- Exercise objective -
Write down every entry below once more, exactly.

>> Start

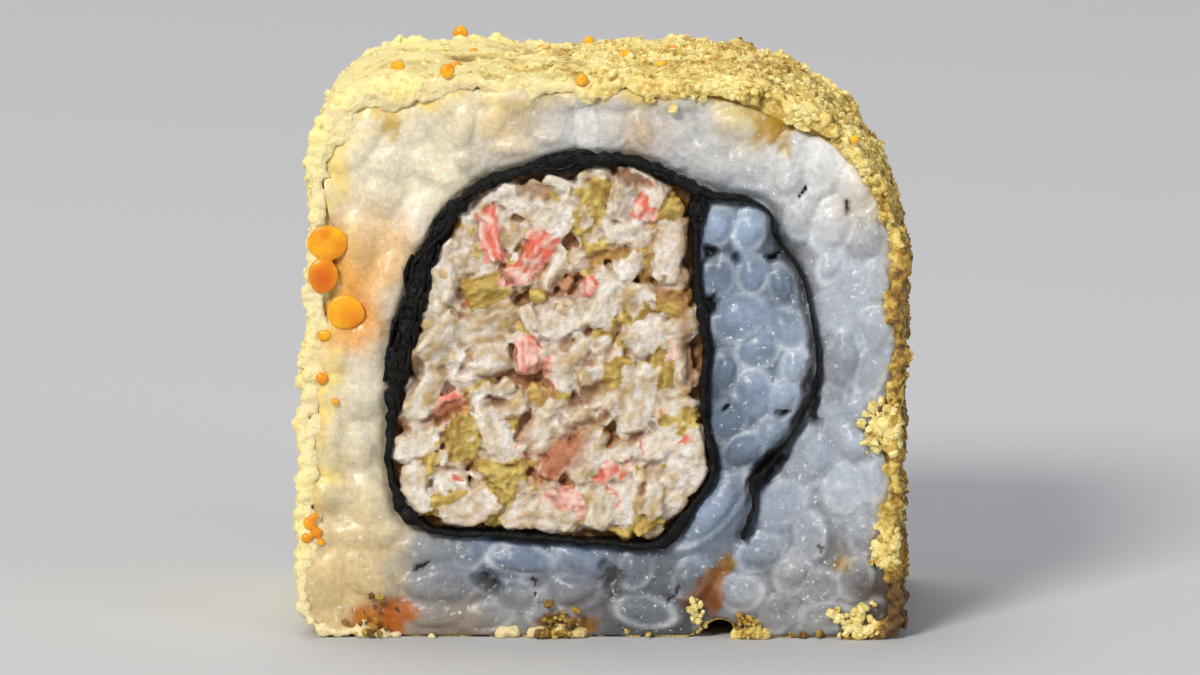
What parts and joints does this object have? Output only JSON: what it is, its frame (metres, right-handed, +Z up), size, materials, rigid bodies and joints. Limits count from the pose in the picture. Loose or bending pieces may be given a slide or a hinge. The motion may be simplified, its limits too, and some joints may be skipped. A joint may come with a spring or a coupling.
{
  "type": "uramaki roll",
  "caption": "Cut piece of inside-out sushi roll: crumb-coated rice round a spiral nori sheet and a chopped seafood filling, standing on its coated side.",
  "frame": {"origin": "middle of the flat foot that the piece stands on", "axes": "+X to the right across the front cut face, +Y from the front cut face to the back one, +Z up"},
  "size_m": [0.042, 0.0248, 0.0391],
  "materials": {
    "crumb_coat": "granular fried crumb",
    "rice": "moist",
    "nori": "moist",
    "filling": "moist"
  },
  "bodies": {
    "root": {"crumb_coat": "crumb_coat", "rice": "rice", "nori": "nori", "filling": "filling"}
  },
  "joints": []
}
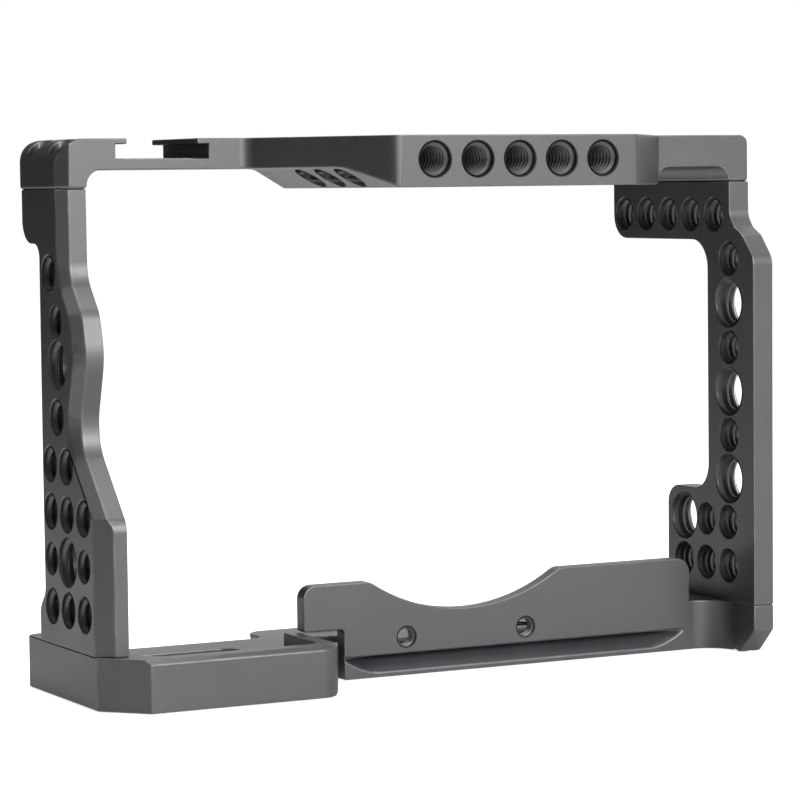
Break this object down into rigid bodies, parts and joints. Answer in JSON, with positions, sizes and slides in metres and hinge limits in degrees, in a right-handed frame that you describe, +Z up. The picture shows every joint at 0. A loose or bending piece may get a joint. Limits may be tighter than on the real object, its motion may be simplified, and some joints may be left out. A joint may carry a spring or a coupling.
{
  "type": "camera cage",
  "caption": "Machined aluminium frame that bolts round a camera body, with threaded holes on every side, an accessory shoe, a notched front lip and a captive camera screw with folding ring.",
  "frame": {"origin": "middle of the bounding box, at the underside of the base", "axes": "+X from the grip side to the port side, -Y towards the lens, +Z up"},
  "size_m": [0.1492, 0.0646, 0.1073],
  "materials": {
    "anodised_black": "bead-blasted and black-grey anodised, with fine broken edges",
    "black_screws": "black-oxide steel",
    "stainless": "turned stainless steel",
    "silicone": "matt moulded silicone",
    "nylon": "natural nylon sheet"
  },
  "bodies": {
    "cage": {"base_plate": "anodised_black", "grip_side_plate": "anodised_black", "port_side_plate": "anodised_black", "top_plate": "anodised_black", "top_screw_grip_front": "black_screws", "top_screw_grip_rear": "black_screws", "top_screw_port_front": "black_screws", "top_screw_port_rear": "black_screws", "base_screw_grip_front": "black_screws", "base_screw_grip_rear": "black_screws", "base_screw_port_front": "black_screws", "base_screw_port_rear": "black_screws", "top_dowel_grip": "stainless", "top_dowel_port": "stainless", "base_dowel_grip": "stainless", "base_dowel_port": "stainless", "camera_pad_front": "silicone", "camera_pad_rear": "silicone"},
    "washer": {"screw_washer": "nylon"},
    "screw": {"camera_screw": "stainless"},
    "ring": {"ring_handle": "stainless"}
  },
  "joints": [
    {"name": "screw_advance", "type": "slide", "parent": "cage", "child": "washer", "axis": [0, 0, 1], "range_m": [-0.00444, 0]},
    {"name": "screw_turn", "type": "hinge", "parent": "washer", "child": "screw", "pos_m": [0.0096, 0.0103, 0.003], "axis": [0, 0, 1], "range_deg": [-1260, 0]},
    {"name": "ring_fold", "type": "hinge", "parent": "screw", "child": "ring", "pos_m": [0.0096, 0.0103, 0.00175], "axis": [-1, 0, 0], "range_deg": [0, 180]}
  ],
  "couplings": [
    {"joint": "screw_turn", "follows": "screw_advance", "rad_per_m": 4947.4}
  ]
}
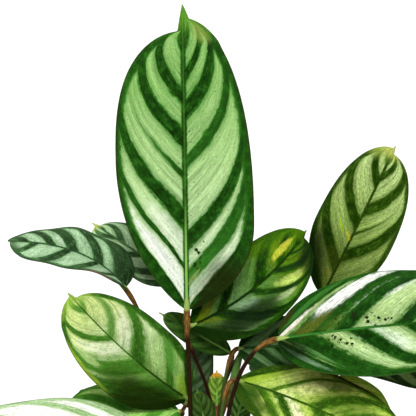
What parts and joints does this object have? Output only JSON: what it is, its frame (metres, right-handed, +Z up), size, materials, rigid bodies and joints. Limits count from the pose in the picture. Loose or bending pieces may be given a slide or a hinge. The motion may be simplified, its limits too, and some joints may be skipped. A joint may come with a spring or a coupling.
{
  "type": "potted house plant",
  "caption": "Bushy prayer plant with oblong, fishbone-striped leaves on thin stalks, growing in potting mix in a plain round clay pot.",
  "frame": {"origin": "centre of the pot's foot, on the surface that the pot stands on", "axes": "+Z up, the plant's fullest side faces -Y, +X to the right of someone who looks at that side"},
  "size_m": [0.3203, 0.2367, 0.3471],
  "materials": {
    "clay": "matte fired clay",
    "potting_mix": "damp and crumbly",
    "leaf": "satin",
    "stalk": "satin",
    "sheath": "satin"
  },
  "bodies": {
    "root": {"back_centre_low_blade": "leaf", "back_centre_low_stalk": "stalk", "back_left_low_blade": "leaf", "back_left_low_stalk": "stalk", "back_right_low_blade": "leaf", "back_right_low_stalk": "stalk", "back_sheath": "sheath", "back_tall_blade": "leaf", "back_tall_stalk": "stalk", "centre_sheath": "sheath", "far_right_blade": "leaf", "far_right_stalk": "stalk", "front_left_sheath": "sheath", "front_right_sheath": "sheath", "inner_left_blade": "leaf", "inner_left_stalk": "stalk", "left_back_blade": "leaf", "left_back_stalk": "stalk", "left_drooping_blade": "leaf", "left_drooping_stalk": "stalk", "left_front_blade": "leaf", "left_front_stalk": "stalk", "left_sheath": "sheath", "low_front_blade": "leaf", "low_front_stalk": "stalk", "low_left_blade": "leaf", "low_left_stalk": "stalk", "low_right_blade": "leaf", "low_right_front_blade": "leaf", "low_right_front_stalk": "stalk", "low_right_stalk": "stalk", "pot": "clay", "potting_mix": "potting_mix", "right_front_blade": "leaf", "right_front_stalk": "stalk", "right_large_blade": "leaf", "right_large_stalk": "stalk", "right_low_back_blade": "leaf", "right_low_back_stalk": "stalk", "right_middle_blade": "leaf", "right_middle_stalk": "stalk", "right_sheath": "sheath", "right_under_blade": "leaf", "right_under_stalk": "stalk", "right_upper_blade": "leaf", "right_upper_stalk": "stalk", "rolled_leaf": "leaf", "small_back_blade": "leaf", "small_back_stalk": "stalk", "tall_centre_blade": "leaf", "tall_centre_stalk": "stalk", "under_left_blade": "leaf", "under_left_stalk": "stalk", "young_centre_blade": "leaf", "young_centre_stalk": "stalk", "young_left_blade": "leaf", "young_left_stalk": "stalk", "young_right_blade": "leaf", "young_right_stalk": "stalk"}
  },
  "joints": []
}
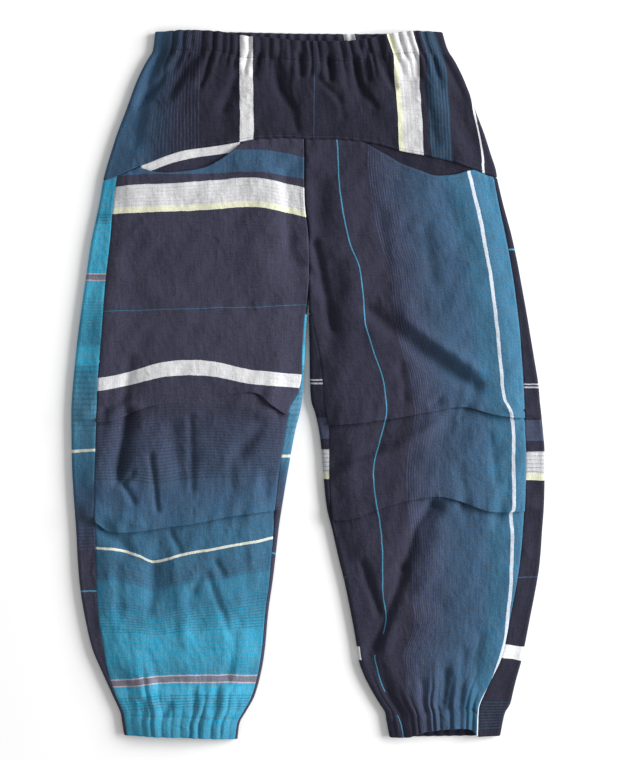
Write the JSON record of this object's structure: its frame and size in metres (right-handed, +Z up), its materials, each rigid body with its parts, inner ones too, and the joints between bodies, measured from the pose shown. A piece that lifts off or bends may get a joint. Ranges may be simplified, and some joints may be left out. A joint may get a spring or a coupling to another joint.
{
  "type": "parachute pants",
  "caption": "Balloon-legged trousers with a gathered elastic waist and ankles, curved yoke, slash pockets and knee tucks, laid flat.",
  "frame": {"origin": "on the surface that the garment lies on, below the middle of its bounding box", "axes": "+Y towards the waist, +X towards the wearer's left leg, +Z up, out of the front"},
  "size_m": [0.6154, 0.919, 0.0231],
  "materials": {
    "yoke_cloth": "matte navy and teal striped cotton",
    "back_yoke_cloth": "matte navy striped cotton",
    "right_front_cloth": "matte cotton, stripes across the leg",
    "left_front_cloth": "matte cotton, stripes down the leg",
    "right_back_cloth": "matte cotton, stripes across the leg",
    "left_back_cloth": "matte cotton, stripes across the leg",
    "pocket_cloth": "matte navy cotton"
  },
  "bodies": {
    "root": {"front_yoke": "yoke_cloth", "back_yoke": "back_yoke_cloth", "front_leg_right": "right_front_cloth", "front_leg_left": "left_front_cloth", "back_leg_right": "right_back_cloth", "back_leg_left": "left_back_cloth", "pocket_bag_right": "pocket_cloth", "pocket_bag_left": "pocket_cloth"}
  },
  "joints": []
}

>> End

- Output of the exercise -
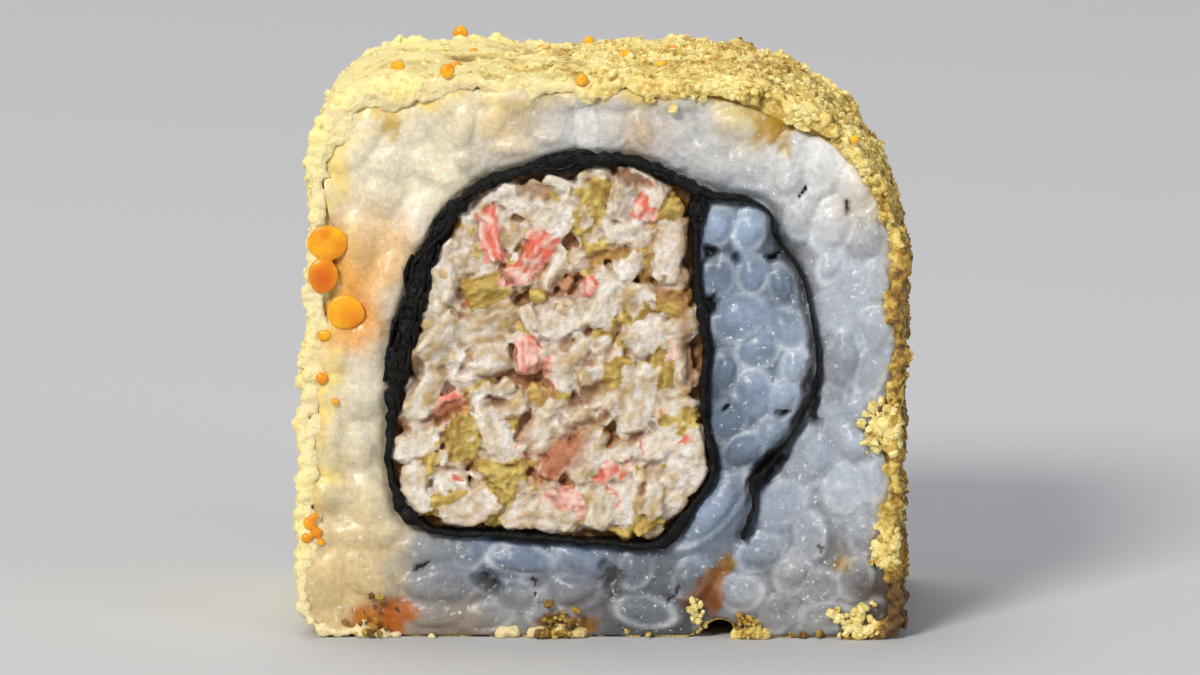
What parts and joints does this object have? Output only JSON: what it is, its frame (metres, right-handed, +Z up), size, materials, rigid bodies and joints. Limits count from the pose in the picture. Loose or bending pieces may be given a slide or a hinge. The motion may be simplified, its limits too, and some joints may be skipped. A joint may come with a spring or a coupling.
{
  "type": "uramaki roll",
  "caption": "Cut piece of inside-out sushi roll: crumb-coated rice round a spiral nori sheet and a chopped seafood filling, standing on its coated side.",
  "frame": {"origin": "middle of the flat foot that the piece stands on", "axes": "+X to the right across the front cut face, +Y from the front cut face to the back one, +Z up"},
  "size_m": [0.042, 0.0248, 0.0391],
  "materials": {
    "crumb_coat": "granular fried crumb",
    "rice": "moist",
    "nori": "moist",
    "filling": "moist"
  },
  "bodies": {
    "root": {"crumb_coat": "crumb_coat", "rice": "rice", "nori": "nori", "filling": "filling"}
  },
  "joints": []
}
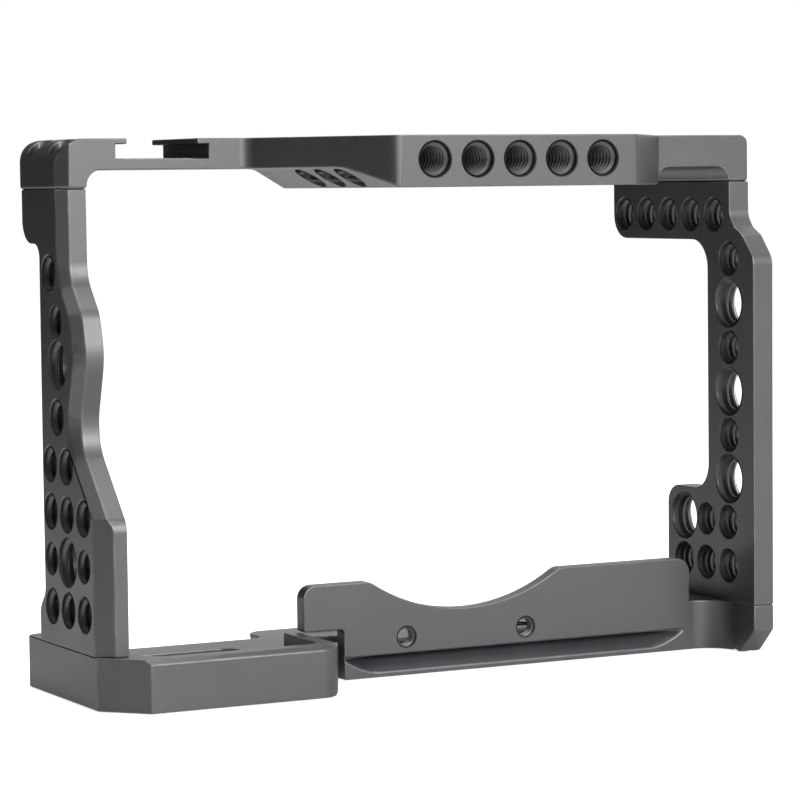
Break this object down into rigid bodies, parts and joints. Answer in JSON, with positions, sizes and slides in metres and hinge limits in degrees, in a right-handed frame that you describe, +Z up. The picture shows every joint at 0. A loose or bending piece may get a joint. Limits may be tighter than on the real object, its motion may be simplified, and some joints may be left out. A joint may carry a spring or a coupling.
{
  "type": "camera cage",
  "caption": "Machined aluminium frame that bolts round a camera body, with threaded holes on every side, an accessory shoe, a notched front lip and a captive camera screw with folding ring.",
  "frame": {"origin": "middle of the bounding box, at the underside of the base", "axes": "+X from the grip side to the port side, -Y towards the lens, +Z up"},
  "size_m": [0.1492, 0.0646, 0.1073],
  "materials": {
    "anodised_black": "bead-blasted and black-grey anodised, with fine broken edges",
    "black_screws": "black-oxide steel",
    "stainless": "turned stainless steel",
    "silicone": "matt moulded silicone",
    "nylon": "natural nylon sheet"
  },
  "bodies": {
    "cage": {"base_plate": "anodised_black", "grip_side_plate": "anodised_black", "port_side_plate": "anodised_black", "top_plate": "anodised_black", "top_screw_grip_front": "black_screws", "top_screw_grip_rear": "black_screws", "top_screw_port_front": "black_screws", "top_screw_port_rear": "black_screws", "base_screw_grip_front": "black_screws", "base_screw_grip_rear": "black_screws", "base_screw_port_front": "black_screws", "base_screw_port_rear": "black_screws", "top_dowel_grip": "stainless", "top_dowel_port": "stainless", "base_dowel_grip": "stainless", "base_dowel_port": "stainless", "camera_pad_front": "silicone", "camera_pad_rear": "silicone"},
    "washer": {"screw_washer": "nylon"},
    "screw": {"camera_screw": "stainless"},
    "ring": {"ring_handle": "stainless"}
  },
  "joints": [
    {"name": "screw_advance", "type": "slide", "parent": "cage", "child": "washer", "axis": [0, 0, 1], "range_m": [-0.00444, 0]},
    {"name": "screw_turn", "type": "hinge", "parent": "washer", "child": "screw", "pos_m": [0.0096, 0.0103, 0.003], "axis": [0, 0, 1], "range_deg": [-1260, 0]},
    {"name": "ring_fold", "type": "hinge", "parent": "screw", "child": "ring", "pos_m": [0.0096, 0.0103, 0.00175], "axis": [-1, 0, 0], "range_deg": [0, 180]}
  ],
  "couplings": [
    {"joint": "screw_turn", "follows": "screw_advance", "rad_per_m": 4947.4}
  ]
}
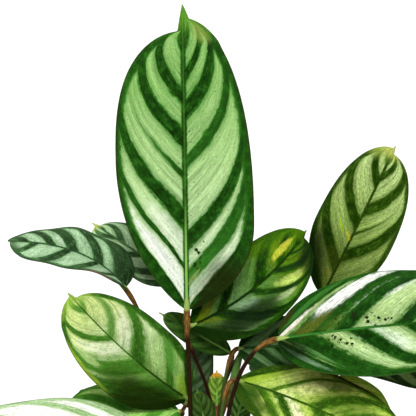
What parts and joints does this object have? Output only JSON: what it is, its frame (metres, right-handed, +Z up), size, materials, rigid bodies and joints. Limits count from the pose in the picture. Loose or bending pieces may be given a slide or a hinge. The motion may be simplified, its limits too, and some joints may be skipped. A joint may come with a spring or a coupling.
{
  "type": "potted house plant",
  "caption": "Bushy prayer plant with oblong, fishbone-striped leaves on thin stalks, growing in potting mix in a plain round clay pot.",
  "frame": {"origin": "centre of the pot's foot, on the surface that the pot stands on", "axes": "+Z up, the plant's fullest side faces -Y, +X to the right of someone who looks at that side"},
  "size_m": [0.3203, 0.2367, 0.3471],
  "materials": {
    "clay": "matte fired clay",
    "potting_mix": "damp and crumbly",
    "leaf": "satin",
    "stalk": "satin",
    "sheath": "satin"
  },
  "bodies": {
    "root": {"back_centre_low_blade": "leaf", "back_centre_low_stalk": "stalk", "back_left_low_blade": "leaf", "back_left_low_stalk": "stalk", "back_right_low_blade": "leaf", "back_right_low_stalk": "stalk", "back_sheath": "sheath", "back_tall_blade": "leaf", "back_tall_stalk": "stalk", "centre_sheath": "sheath", "far_right_blade": "leaf", "far_right_stalk": "stalk", "front_left_sheath": "sheath", "front_right_sheath": "sheath", "inner_left_blade": "leaf", "inner_left_stalk": "stalk", "left_back_blade": "leaf", "left_back_stalk": "stalk", "left_drooping_blade": "leaf", "left_drooping_stalk": "stalk", "left_front_blade": "leaf", "left_front_stalk": "stalk", "left_sheath": "sheath", "low_front_blade": "leaf", "low_front_stalk": "stalk", "low_left_blade": "leaf", "low_left_stalk": "stalk", "low_right_blade": "leaf", "low_right_front_blade": "leaf", "low_right_front_stalk": "stalk", "low_right_stalk": "stalk", "pot": "clay", "potting_mix": "potting_mix", "right_front_blade": "leaf", "right_front_stalk": "stalk", "right_large_blade": "leaf", "right_large_stalk": "stalk", "right_low_back_blade": "leaf", "right_low_back_stalk": "stalk", "right_middle_blade": "leaf", "right_middle_stalk": "stalk", "right_sheath": "sheath", "right_under_blade": "leaf", "right_under_stalk": "stalk", "right_upper_blade": "leaf", "right_upper_stalk": "stalk", "rolled_leaf": "leaf", "small_back_blade": "leaf", "small_back_stalk": "stalk", "tall_centre_blade": "leaf", "tall_centre_stalk": "stalk", "under_left_blade": "leaf", "under_left_stalk": "stalk", "young_centre_blade": "leaf", "young_centre_stalk": "stalk", "young_left_blade": "leaf", "young_left_stalk": "stalk", "young_right_blade": "leaf", "young_right_stalk": "stalk"}
  },
  "joints": []
}
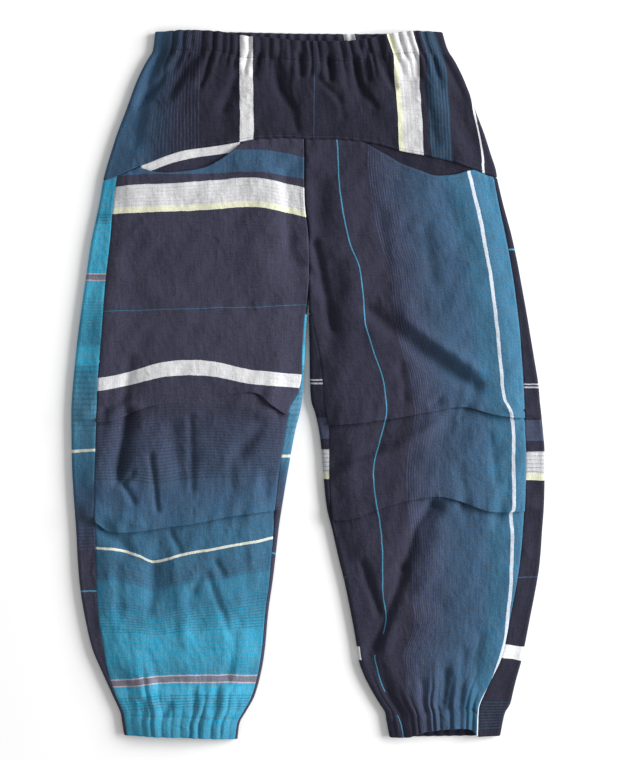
Write the JSON record of this object's structure: its frame and size in metres (right-handed, +Z up), its materials, each rigid body with its parts, inner ones too, and the joints between bodies, measured from the pose shown. A piece that lifts off or bends may get a joint. Ranges may be simplified, and some joints may be left out. A joint may get a spring or a coupling to another joint.
{
  "type": "parachute pants",
  "caption": "Balloon-legged trousers with a gathered elastic waist and ankles, curved yoke, slash pockets and knee tucks, laid flat.",
  "frame": {"origin": "on the surface that the garment lies on, below the middle of its bounding box", "axes": "+Y towards the waist, +X towards the wearer's left leg, +Z up, out of the front"},
  "size_m": [0.6154, 0.919, 0.0231],
  "materials": {
    "yoke_cloth": "matte navy and teal striped cotton",
    "back_yoke_cloth": "matte navy striped cotton",
    "right_front_cloth": "matte cotton, stripes across the leg",
    "left_front_cloth": "matte cotton, stripes down the leg",
    "right_back_cloth": "matte cotton, stripes across the leg",
    "left_back_cloth": "matte cotton, stripes across the leg",
    "pocket_cloth": "matte navy cotton"
  },
  "bodies": {
    "root": {"front_yoke": "yoke_cloth", "back_yoke": "back_yoke_cloth", "front_leg_right": "right_front_cloth", "front_leg_left": "left_front_cloth", "back_leg_right": "right_back_cloth", "back_leg_left": "left_back_cloth", "pocket_bag_right": "pocket_cloth", "pocket_bag_left": "pocket_cloth"}
  },
  "joints": []
}